Your work is interesting, and the data included in this ms are significant. However, I have remarked that the technical specification of the used ALS is missing. It is important for the readers to understand the accuracy of your data. Also, the ground control points are missing. Before you send back your paper please discuss which is the main message of your work and what is the main result addressed. Please also see my annotated version it includes two additional references and some other comments.

Comments for author File: Comments.pdf

Author Response

First, we would like to thank you for your review. Below are the answers to your review

1. Point cloud specification

Unfortunately, we do not have information about accuracy of point clouds because the data provider did not provide it to us. We have repeatedly asked for this information, but received no reply. The only information we received was that the position accuracy is not worse than 0.15 m. This general information prompted us to look for the accuracy directly on DEM models based on the differences in the height of stable reference points in DEM pairs (2012-2015, 20215-2018, 2018-2020).

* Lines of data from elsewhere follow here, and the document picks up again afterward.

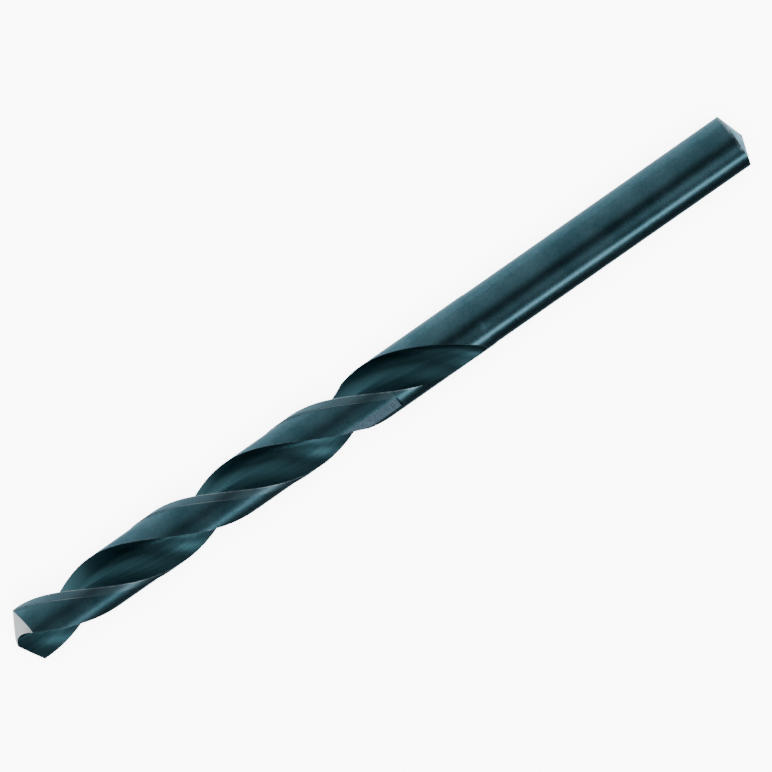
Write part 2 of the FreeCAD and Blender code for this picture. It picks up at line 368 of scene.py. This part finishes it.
# a group with named inputs, and its sizes as wires
def groupOf(name, inputs, outputs):
    tree = bpy.data.node_groups.new(name, "GeometryNodeTree")
    for kind, sockets in (("OUTPUT", outputs), ("INPUT", inputs)):
        for title, socket in sockets:
            tree.interface.new_socket(title, in_out=kind, socket_type="NodeSocket" + socket)
    wires = node(tree, "NodeGroupInput")
    return tree, {title: wire for (title, socket), wire in zip(inputs, wires)}


# y and z of the outline at a column of the grid and a station along the drill
def outlineGroup():
    floats = [(name, "Float") for name in ["Column", "Station", "Behind"] + list(drill)]
    tree, sizes = groupOf("drillOutline", floats, [("Y", "Float"), ("Z", "Float")])
    column = sizes["Column"]
    share = {name: column.ramp(start, end) for name, (start, end) in stripEnds.items()}
    places = DrillRules(sizes).outline(share)
    y, z = places["margin"]
    for name, (start, end) in list(stripEnds.items())[1:]:
        later = column.atLeast(start + 0.25)
        y, z = choose(later, places[name][0], y), choose(later, places[name][1], z)
    node(tree, "NodeGroupOutput", {}, {0: y, 1: z})
    return tree


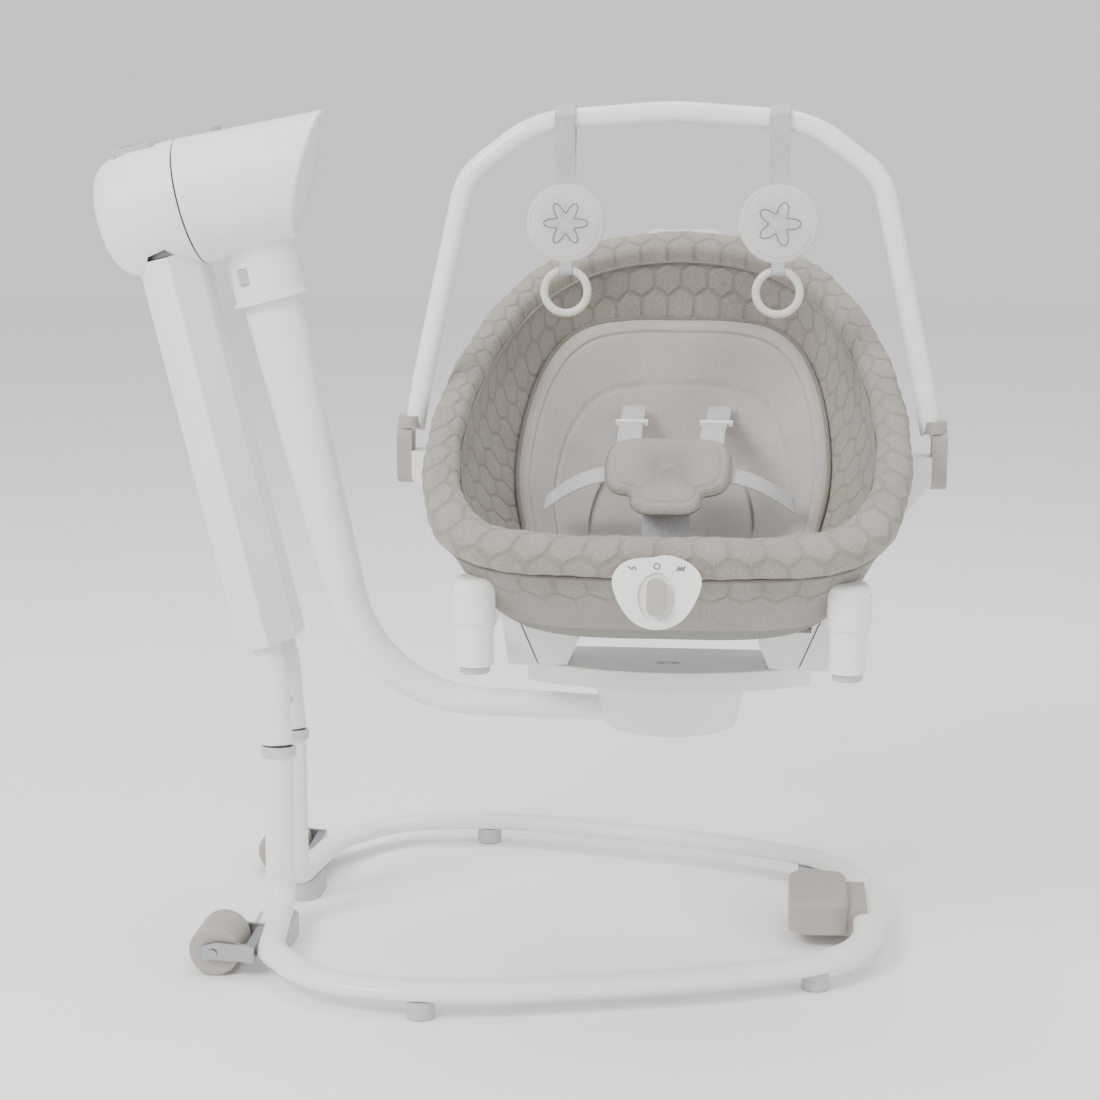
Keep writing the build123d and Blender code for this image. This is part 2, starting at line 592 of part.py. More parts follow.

We only suplemented point cloud density for the ground class, because on their values the DEM models were built

2. Ground control points

Information on GCP has been supplemented in the text (number of points), their spatial distribution on the map has also been indicated

3. Main massage and result of work

We have completed this information at the end of the introduction section

4. References

All missing references have been filled

5. Figures captions

All indicated captions were corrected

Best regards

Marcin Winowski

Jacek Tylkowski

Marcin Hojan

Round 2

Reviewer 1 Report

The manuscript has been revised and missing information completed. The Authors have also added new figures. However, they did not avoid minor errors. In the newly added figures (Figs. 1, 3, 8, 9) the decimal separator should be changed from a comma to a dot in the description of linear and elevation scales (a comma is a thousandths separator). However, this is a minor correction that can be done during proofreading check.